I haven't analyzed your code, but a quick look-over brought this to my attention:

Code:

if (flag=0)

You mean ==, not =

curious why you changed x to i?

also you changed your code from

Code:

for (n=2;n<=sqrt(x);n++) {
        if((x%n)==0)

to

Code:

    for (i=2; (i<sqrt(n));i++) { 
        
        if ((n % i) == 0)

which changes your math, and what is devided by what

other then that, your code matches mine (to a point!!!)

//edit//
ps although on some math formulas you need to cast ints to doubles (floats) for this you dont, and it will work

ok now for the probs!!!

Code:

for (i=2; (i<sqrt(n));i++) {

should have been

Code:

for (i=2; (i<=sqrt(n));i++) {

when you "fixed" it, you missed the =

your

Code:

return0;

should be

Code:

return 0;

but your biggest mistake, is your flag

Code:

    if (flag=0)

you not only missed the second =

but your flag would be backwards!!!

flag of 1 says it IS a prime
flag of 0 says it is not prime!!!

Code:

    if (flag==1)

not too bad for not doing it as long as most of us!

Code:

#include <stdio.h>
#include <math.h>


int main(void) {
    int n;
    int i;
    int flag;
    
printf("Enter an integer to check if it is prime: ");
    scanf("%d", &n);
    flag = 1;
    for (i=2; (i<=(int)sqrt(n));i++) { 
        
        if ((n % i) == 0) 
            flag = 0;
    }
    
    if (flag==1)
printf("%d is prime\n", n);
else
printf("%d is not prime\n", n);
return0;
}

here it is finally working fine but I am still not sure how this flag works. I mean how copiler process this flag?
Thanks to everybody who helped me out here!

...but I am still not sure how this flag works.

Take out a pen and paper. Pick out a value for 'n' and write it down. Then, by hand, step through each line of code, writing out all necessary values. Follow it through each step to see what your program is doing.
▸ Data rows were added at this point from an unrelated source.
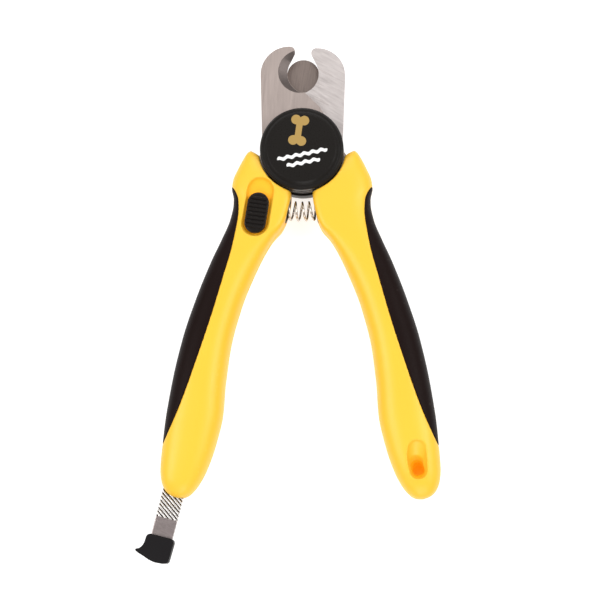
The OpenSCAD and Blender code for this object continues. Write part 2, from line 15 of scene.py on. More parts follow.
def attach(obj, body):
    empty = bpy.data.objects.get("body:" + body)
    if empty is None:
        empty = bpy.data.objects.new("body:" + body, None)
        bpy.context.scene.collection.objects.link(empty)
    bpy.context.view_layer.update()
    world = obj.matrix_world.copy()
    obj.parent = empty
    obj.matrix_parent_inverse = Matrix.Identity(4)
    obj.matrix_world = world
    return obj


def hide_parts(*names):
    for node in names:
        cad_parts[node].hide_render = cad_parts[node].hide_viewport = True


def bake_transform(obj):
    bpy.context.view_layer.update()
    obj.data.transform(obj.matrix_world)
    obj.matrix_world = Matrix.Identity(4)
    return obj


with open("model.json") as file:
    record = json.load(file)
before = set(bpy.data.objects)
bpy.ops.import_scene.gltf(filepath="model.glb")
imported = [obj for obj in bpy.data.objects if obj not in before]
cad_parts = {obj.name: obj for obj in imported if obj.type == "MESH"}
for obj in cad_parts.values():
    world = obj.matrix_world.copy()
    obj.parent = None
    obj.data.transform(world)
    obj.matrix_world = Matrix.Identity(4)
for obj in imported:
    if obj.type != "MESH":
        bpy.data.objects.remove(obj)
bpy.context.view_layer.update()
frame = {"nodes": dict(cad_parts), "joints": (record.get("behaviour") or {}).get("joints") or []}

MM = Matrix.Scale(0.001, 4)
hinge = next(j for j in frame["joints"] if j["name"] == "handles_close")
HALF_OPEN = math.radians(hinge["range_deg"][1] / 2)
RIGHT = MM @ Matrix.Rotation(HALF_OPEN, 4, "Z")
LEFT = MM @ Matrix.Rotation(-HALF_OPEN, 4, "Z") @ Matrix.Scale(-1, 4, (1, 0, 0))

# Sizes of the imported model, in millimetres
MID_Z = 9.6
CAP_R = 14.7
CAP_TOP = 18.2
WELL_R = 15.2
HALF_THICKNESS = 8.2
BLADE = 2.2
SEAT_Y = -21.5
SEAT_R = 4.3
LOCK_CENTRE = Vector((10.85, -23.0, 0))
LOCK_TILT = math.radians(-3)
LOCK_TRAVEL = 4.7
LOCK_RECESS = (19.8, 8.2)        # length, width
RECESS_FLOOR = MID_Z + 4.4
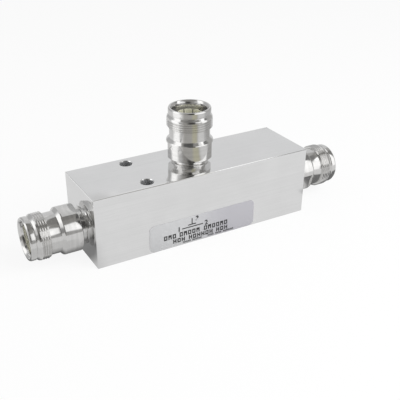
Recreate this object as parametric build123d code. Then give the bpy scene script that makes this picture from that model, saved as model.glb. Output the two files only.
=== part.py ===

It's good you got it to work, but it seems that's only the case because you received answers here. When you write a program yourself, you should fully understand what each and every line of code is doing. Take this advice if you really want to better understanding programming, and become proficient in it.

Code:

#include <stdio.h>

Code:

#include <math.h>


int main(void) {
    int n;
    int i;
    int flag;
    
printf("Enter an integer to check if it is prime: ");
    scanf("%d", &n);
    flag = 1;                               /* flag value is 1(true) now */
for (i=2; (i<=(int)sqrt(n));i++) {      /* giving "i" integer values increasing one by one (i++)
                                             starting from 2 to till equals to square root of "n"*/
        
if ((n % i) == 0)                   /* divide n by for each "i" and check the remainder for each "i" and if any remainder 
                                             equals to zero then flag is 0(false  */
            flag = 0;
    }
    
    if (flag==1)
printf("%d is prime\n", n);         /*check flag for each "i" values if it is 1(true) and print n is "prime"*/
else
printf("%d is not prime\n", n);     /*all others ( if it is 0(false) print "not prime"*/
return0;
}

I placed the comments next to lines, thats how I understood compiler do the process for this code pls tell me if I thought wrong

You have to work on your code posting skills. Just copy your code as plain text to the text box and put code-tags around it.
Your indentation is completley messed up too (which could be related to the above problem).

Code:

if (flag==1) 
    printf("%d is prime\n", n);         /*check flag for each "i" values if it is 1(true) and print n is "prime"*/ 
else 
    printf("%d is not prime\n", n);     /*all others ( if it is 0(false) print "not prime"*/

You don't check the flag for each "i". You check the flag after the loop whether any value of "i" has set it to 0.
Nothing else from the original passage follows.